● DATA BLOCK

□ □ □ □

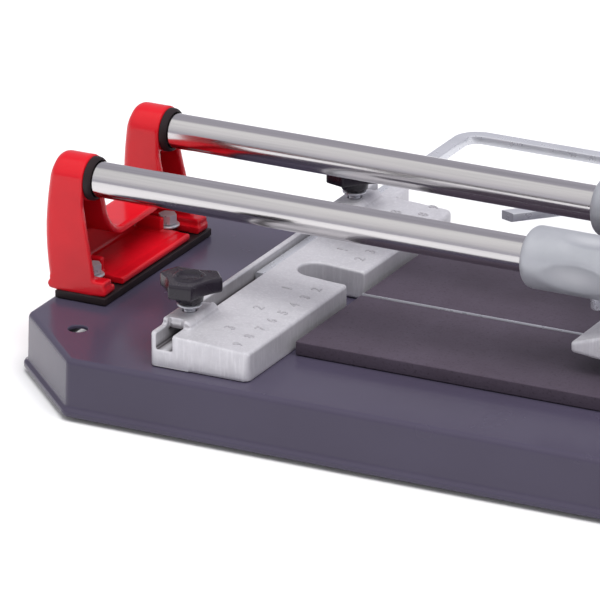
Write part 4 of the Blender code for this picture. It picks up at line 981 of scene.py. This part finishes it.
def lever_field(x, y, z):
    """The lever from its pivot: a hub, a toe and a stem as belts round circles, a neck and a round
    socket for the handle, less the bores."""
    w = np.abs(y)
    along = x * ALONG[0] + z * ALONG[1]
    across = np.hypot(-x * ALONG[1] + z * ALONG[0], y)
    toe = both(belt(x, z, (0, 0, 11.0), (20.0, -36.0, 7.0)), w - 7.0, 1.6)
    stem = both(belt(x, z, (0, 0, 11.0), (-8.0, -18.0, 8.0)), w - 6.85, 1.6)
    neck = both(belt(x, z, (0, 0, 11.0), (20.5 * ALONG[0], 20.5 * ALONG[1], 7.6)), w - 6.7, 1.6)
    socket = both(across - 9.5, np.maximum(16.5 - along, along - 44.0), 1.8)
    solid = either(either(either(toe, stem, 2.5), neck, 2.0), socket, 2.0)
    solid = less(solid, np.hypot(x, z) - 4.3, 0.4)
    solid = less(solid, np.hypot(x - 20, z + 36) - 2.8, 0.4)
    solid = less(solid, np.maximum(across - 6.3, 19.7 - along), 0.4)
    holder = np.maximum(np.maximum(np.abs(x + 8) - 5.8, w - 4.9), z + 7.9)
    solid = less(solid, holder, 0.3)
    return less(solid, np.maximum(np.hypot(x + 8, z + 19) - 2.3, y), 0.2)


def turn_along():
    """Rotation whose z axis points up the handle."""
    a = HANDLE_ANGLE
    return np.array([[math.sin(a), 0, math.cos(a)], [0, 1, 0], [-math.cos(a), 0, math.sin(a)]])


def lever():
    centre = (PIVOT[0], 0, PIVOT[1])
    points, quads, marks = nets(lever_field, (-18, -10, -44), (40, 10, 40), 0.7)
    put("lever_arm_skin", points + centre, quads, "lever", "cast_aluminium", SKIN["blasted"],
        ["lever_arm"], 60,
        marks=marks)
    turn = turn_along()
    tube = [(0.01, 20.2), (5.4, 20.2), (6.0, 20.8), (6.0, 120), (6.0, 223.4), (5.4, 224), (0.01, 224)]
    put("handle_tube_skin", *lathe(tube, centre, count=64, turn=turn), "lever", "chrome", SKIN["chrome"],
        ["handle_tube"])
    t = np.linspace(0, 1, 120)
    swell = 12.6 + 2.4 * np.sin(np.pi * np.clip(0.1 + 0.9 * t, 0, 1))
    flute = 0.55 * np.maximum(np.cos(2 * np.pi * 10 * t), 0.1) ** 3 * (t > 0.08) * (t < 0.92)
    grip = [(6.3, 115.0), (11.2, 115.0), (12.4, 115.8)]
    grip += [(r, 116.5 + 106 * s) for r, s in zip(swell - flute, t)]
    cap = np.linspace(0, np.pi / 2, 9)[1:]
    grip += [(6 + 6.9 * math.cos(a), 222.5 + 7.3 * math.sin(a)) for a in cap]
    grip += [(0.05, 229.9), (0.05, 224.6), (6.3, 224.6)]
    put("handle_grip_skin", *lathe(grip, centre, count=72, closed=True, turn=turn), "lever", "black_plastic",
        SKIN["plastic"], ["handle_grip"])


def pins():
    """The pivot pin, the wheel's axle and the scoring wheel."""
    e = (PIN[1][1] - PIN[0][1]) / 2
    profile = [(0.01, e), (5.6, e), (6.5, e - 0.9), (6.5, e - 4.0), (4.0, e - 4.0), (4.0, 1.2 - e),
               (3.2, 0.2 - e),
               (0.01, 0.2 - e)]
    profile = [(r, -h) for r, h in profile]
    put("pivot_pin_skin", *lathe(profile, (PIVOT[0], 0, PIVOT[1]), "y", 56), "carriage", "zinc",
        SKIN["zinc"],
        ["pivot_pin"])
    profile = [(0.01, -5.8), (1.6, -5.8), (2.0, -5.4), (2.0, 5.4), (1.6, 5.8), (0.01, 5.8)]
    put("wheel_axle_skin", *lathe(profile, (WHEEL[0], 0, WHEEL[1]), "y", 40), "lever", "zinc", SKIN["zinc"],
        ["wheel_axle"])
    rim = [(2.3, -1.5), (7.2, -1.5), (7.5, -1.35), (10.9, -0.12), (11.0, 0), (10.9, 0.12), (7.5, 1.35),
           (7.2, 1.5),
           (2.3, 1.5)]
    put("scoring_wheel_skin", *lathe(rim, (WHEEL[0], 0, WHEEL[1]), "y", 128, closed=True), "wheel",
        "carbide",
        SKIN["carbide"], ["scoring_wheel"], 20)


def holder_field(x, y, z):
    """The wheel's forked holder, from the wheel's centre."""
    solid = block(x, y, z, (-5.5, -4.6, -5.2), (5.5, 4.6, PIVOT[1] - 8.2 - WHEEL[1]), 1.1)
    solid = less(solid, np.maximum(np.abs(y) - 1.8, z - 12.0), 0.4)
    return less(solid, np.hypot(x, z) - 2.3, 0.2)


def breaker_field(x, y, z):
    """The forked foot, from its pin: a wedge under a sloping nose, two arms, a slot for the wheel and
    room for the lever's toe."""
    w = np.abs(y)
    under = -18.2 + 1.3 * np.clip((-37.0 - x) / 12.0, 0, 1)
    crown = -12.7 + 6.5 * np.clip((x + 49.0) / 19.0, 0, 1)
    profile = both(both(-49.0 - x, under - z, 1.3), both(x - 11.0, (z - crown) * 0.96, 2.2), 0.7)
    solid = both(profile, w - 42.0, 0.9)
    arm = both(belt(x, z, (0, 0, 6.2), (0, -12.0, 7.5)), np.abs(w - 10.45) - 2.25, 0.8)
    solid = either(solid, arm, 2.0)
    solid = less(solid, np.maximum(w - 8.2, x + 13.0), 0.8)
    solid = less(solid, np.maximum(w - 8.2, -8.2 - z), 0.6)
    solid = less(solid, np.maximum(w - 8.2, z + 14.2), 0.6)
    return less(solid, np.hypot(x, z) - 2.8, 0.3)


def breaker():
    points, quads, marks = nets(holder_field, (-5.5, -4.6, -5.2), (5.5, 4.6, 34), 0.5)
    put("wheel_holder_skin", points + (WHEEL[0], 0, WHEEL[1]), quads, "lever", "zinc", SKIN["zinc"],
        ["wheel_holder"], 60, marks=marks)
    points, quads, marks = nets(breaker_field, (-49, -42, -18.2), (11, 42, 6.5), 0.7)
    put("breaker_foot_skin", points + (TOE[0], 0, TOE[1]), quads, "breaker", "cast_aluminium", SKIN["cast"],
        ["breaker_foot"], 60, marks=marks)


def hardware():
    """Bolts, washers, nuts and screws: the CAD shapes with softened edges."""
    tags = [f"{side}_{row}" for side in SIDES for row in ROWS]
    refined([f"bolt_{t}" for t in tags] + [f"nut_{t}" for t in tags], "base", SKIN["zinc"], 0.4)
    for t in tags:
        low, high = span(f"washer_{t}")
        washer(f"washer_{t}", ((low[0] + high[0]) / 2, (low[1] + high[1]) / 2 - LINE), "base", 2.8)
    refined([f"rail_screw_{t}" for t in tags], "base", SKIN["zinc"], 0.3)
    refined([f"fence_screw_{row}" for row in ROWS], "base", SKIN["zinc"], 0.3)
    refined(["holder_screw"], "lever", SKIN["zinc"], 0.2)
    refined(["breaker_pin", "breaker_nut"], "breaker", SKIN["zinc"], 0.3)


# ------------------------------------------------------------------------------------- stage


def stage():
    """Pale floor, soft light from all round with one broad soft light from above, and the camera."""
    scene = bpy.context.scene
    scene.view_settings.view_transform = "Standard"
    pale = Finish("pale_floor", (0.86, 0.86, 0.86), 0.9, emission_strength=0.03)
    pale.shader.inputs["Emission Color"].default_value = (1, 1, 1, 1)
    mesh = bpy.data.meshes.new("floor")
    mesh.from_pydata([(-20, -20, 0), (20, -20, 0), (20, 20, 0), (-20, 20, 0)], [], [(0, 1, 2, 3)])
    mesh.materials.append(pale.material)
    floor = bpy.data.objects.new("floor", mesh)
    scene.collection.objects.link(floor)

    world = bpy.data.worlds.new("studio")
    scene.world = world
    world.use_nodes = True
    nodes, links = world.node_tree.nodes, world.node_tree.links
    sky = nodes["Background"]
    sky.inputs["Strength"].default_value = 1.0
    where = nodes.new("ShaderNodeTexCoord")
    split = nodes.new("ShaderNodeSeparateXYZ")
    ramp = nodes.new("ShaderNodeValToRGB")
    links.new(where.outputs["Generated"], split.inputs[0])
    links.new(split.outputs["Z"], ramp.inputs["Fac"])
    stops = [(0.0, (0.60, 0.58, 0.66)), (0.12, (0.56, 0.55, 0.62)), (0.45, (0.80, 0.79, 0.82)),
             (1.0, (1, 1, 1))]
    ramp.color_ramp.elements[0].position = stops[0][0]
    ramp.color_ramp.elements[1].position = stops[-1][0]
    for element, value in zip(ramp.color_ramp.elements, (stops[0][1], stops[-1][1])):
        element.color = (*value, 1)
    for position, value in stops[1:-1]:
        ramp.color_ramp.elements.new(position).color = (*value, 1)
    behind = nodes.new("ShaderNodeMapRange")
    behind.inputs["From Min"].default_value = 0.0
    behind.inputs["From Max"].default_value = 0.14
    links.new(split.outputs["Y"], behind.inputs["Value"])
    mix = nodes.new("ShaderNodeMix")
    mix.data_type = "RGBA"
    mix.inputs[7].default_value = (0.48, 0.47, 0.53, 1)
    links.new(behind.outputs["Result"], mix.inputs["Factor"])
    links.new(ramp.outputs["Color"], mix.inputs[6])
    links.new(mix.outputs[2], sky.inputs["Color"])

    light = bpy.data.lights.new("softbox", "SUN")
    light.energy = 2.6
    light.angle = math.radians(50)
    toward_light = Vector((0.25, -0.12, 0.93))
    holder = bpy.data.objects.new("softbox", light)
    holder.rotation_euler = toward_light.to_track_quat("Z", "Y").to_euler()
    holder.visible_glossy = False
    scene.collection.objects.link(holder)

    azimuth, elevation, distance = math.radians(27.056), math.radians(20.949), 3.3597
    # the aim, from the tray's left end, the scoring line and the bench
    aim_along, aim_across, aim_up = 67.68, 53.64, 2.0
    back = Vector((math.sin(azimuth) * math.cos(elevation), -math.cos(azimuth) * math.cos(elevation),
                   math.sin(elevation)))
    target = Vector((aim_along - END, aim_across + LINE, aim_up)) / MM
    lens = bpy.data.cameras.new("camera")
    lens.sensor_width = 36
    lens.lens = 475.13
    lens.clip_end = 100
    camera = bpy.data.objects.new("camera", lens)
    camera.location = target + back * distance
    camera.rotation_euler = back.to_track_quat("Z", "Y").to_euler()
    scene.collection.objects.link(camera)
    scene.camera = camera


base_tray()
bed()
feet()
brackets()
gaskets()
rails()
collars()
scale_fence()
clamps()
stop_bar()
carriage()
lever()
pins()
breaker()
hardware()
stage()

□ □ □ □

● THE EXERCISE
Up to and including the line with "return less(solid, np.maximum(np.hypot(x", repeat the data exactly, starting from its first line; nothing else belongs in the response.

● THE REPLY
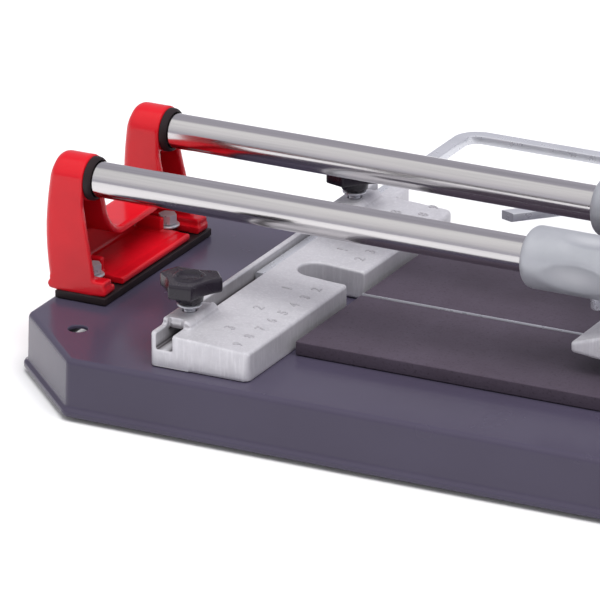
Write part 4 of the Blender code for this picture. It picks up at line 981 of scene.py. This part finishes it.
def lever_field(x, y, z):
    """The lever from its pivot: a hub, a toe and a stem as belts round circles, a neck and a round
    socket for the handle, less the bores."""
    w = np.abs(y)
    along = x * ALONG[0] + z * ALONG[1]
    across = np.hypot(-x * ALONG[1] + z * ALONG[0], y)
    toe = both(belt(x, z, (0, 0, 11.0), (20.0, -36.0, 7.0)), w - 7.0, 1.6)
    stem = both(belt(x, z, (0, 0, 11.0), (-8.0, -18.0, 8.0)), w - 6.85, 1.6)
    neck = both(belt(x, z, (0, 0, 11.0), (20.5 * ALONG[0], 20.5 * ALONG[1], 7.6)), w - 6.7, 1.6)
    socket = both(across - 9.5, np.maximum(16.5 - along, along - 44.0), 1.8)
    solid = either(either(either(toe, stem, 2.5), neck, 2.0), socket, 2.0)
    solid = less(solid, np.hypot(x, z) - 4.3, 0.4)
    solid = less(solid, np.hypot(x - 20, z + 36) - 2.8, 0.4)
    solid = less(solid, np.maximum(across - 6.3, 19.7 - along), 0.4)
    holder = np.maximum(np.maximum(np.abs(x + 8) - 5.8, w - 4.9), z + 7.9)
    solid = less(solid, holder, 0.3)
    return less(solid, np.maximum(np.hypot(x + 8, z + 19) - 2.3, y), 0.2)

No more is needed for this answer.